The unanimous vote took neighbors by surprise; many of them had already cleared out of the meeting room.
“I really wish you had read the materials,” neighbor Judy Stainbrook said after the vote.
Board members said the neighbors failed to make their case, though alternate member David Schrader said he was “a little bothered by the issue of trust.”
But Chairman James Killion said Heritage officials had made the case that the zip lines and rope bridges would be part of an overall educational component.
I love the smell of zip lines in the morning, smells like… victory!

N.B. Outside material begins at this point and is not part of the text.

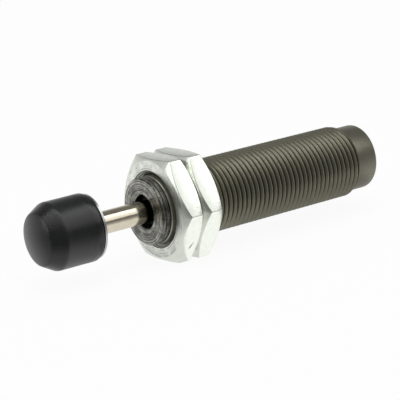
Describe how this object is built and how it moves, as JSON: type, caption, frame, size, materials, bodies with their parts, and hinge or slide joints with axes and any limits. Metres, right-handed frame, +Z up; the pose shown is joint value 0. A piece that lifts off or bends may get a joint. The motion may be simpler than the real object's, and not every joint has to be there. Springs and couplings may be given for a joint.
{
  "type": "industrial shock absorber",
  "caption": "Self-contained hydraulic shock absorber: threaded cylindrical body with hexagon mounting nuts, sprung piston rod and soft bumper cap.",
  "frame": {"origin": "on the stroke axis, in the plane of the rear nut's seat, where the panel it is fastened to lies", "axes": "+X along the stroke axis towards the tail, so the cap points to -X; +Z up, square to a flat of each nut; +Y completes the right-handed set"},
  "size_m": [0.1067, 0.0312, 0.027],
  "materials": {
    "coated_steel": "olive grey satin coating",
    "zinc_plate": "bright zinc plate",
    "hard_chrome": "ground and polished hard chrome",
    "black_oxide": "turned steel, black oxide",
    "black_urethane": "satin black polyurethane",
    "bright_steel": "turned steel",
    "bronze": "machined bronze",
    "copper": "soft copper",
    "spring_steel": "oiled spring wire",
    "black_rubber": "nitrile rubber",
    "foam_rubber": "closed-cell foam rubber"
  },
  "bodies": {
    "tube": {"outer_tube": "coated_steel", "stopper": "black_oxide", "scraper": "black_rubber", "lock_ring": "copper", "seal_holder": "bronze", "front_gasket": "black_rubber", "rod_seal": "black_rubber", "rod_bearing": "bronze", "bearing_gasket": "black_rubber", "accumulator": "foam_rubber", "inner_tube": "bright_steel", "return_spring": "spring_steel", "fill_ball": "bright_steel", "set_screw": "black_oxide"},
    "guide": {"spring_guide": "bright_steel"},
    "rod": {"piston_rod": "hard_chrome", "piston": "bronze", "cap_insert": "bright_steel", "bumper_cap": "black_urethane"},
    "valve": {"check_ball": "bright_steel"},
    "front_nut": {"front_nut": "zinc_plate"},
    "rear_nut": {"rear_nut": "zinc_plate"}
  },
  "joints": [
    {"name": "rod_stroke", "type": "slide", "parent": "tube", "child": "guide", "axis": [1, 0, 0], "range_m": [0, 0.015], "stiffness_N_per_m": 810, "springref_m": -0.0103, "deforming": ["return_spring"]},
    {"name": "rod_spin", "type": "hinge", "parent": "guide", "child": "rod", "pos_m": [0, 0, 0], "axis": [1, 0, 0], "continuous": true},
    {"name": "check_ball_lift", "type": "slide", "parent": "rod", "child": "valve", "axis": [1, 0, 0], "range_m": [0, 0.0005]},
    {"name": "front_nut_travel", "type": "slide", "parent": "tube", "child": "front_nut", "axis": [-1, 0, 0], "range_m": [0, 0.045]},
    {"name": "rear_nut_travel", "type": "slide", "parent": "tube", "child": "rear_nut", "axis": [1, 0, 0], "range_m": [0, 0.0495]}
  ]
}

Unfortunately I have a sneaking suspicion we haven’t heard the last of The Fun Police on this one. It’s fairly obvious that their hatred of children runs as deep as a jagged canyon cutting through the cliffs of juvenile joy. They have made it clear that they will stop at nothing to keep the “riff raff” out of the neighborhood that they “pay a fortune” to live in.
The Fun Police will not go gently into that good night until they have convinced us all that zip lines are closely associated with gang activity. That adventure parks are havens for heroin dealers who will jump at the chance to leave the streets and set up shop next to an antique car collection and sprawling gardens.
The Fun Police may have lost this battle, but we must not relax for a moment. The war against this army is like Whack-A-Mole, when you beat one down, there are many more just waiting to pop up. So all of you, the silent majority of rational independent thinkers, have a beer or 17 tonight in victory, but do so knowing that the fight is not over, in fact… it has only just begun.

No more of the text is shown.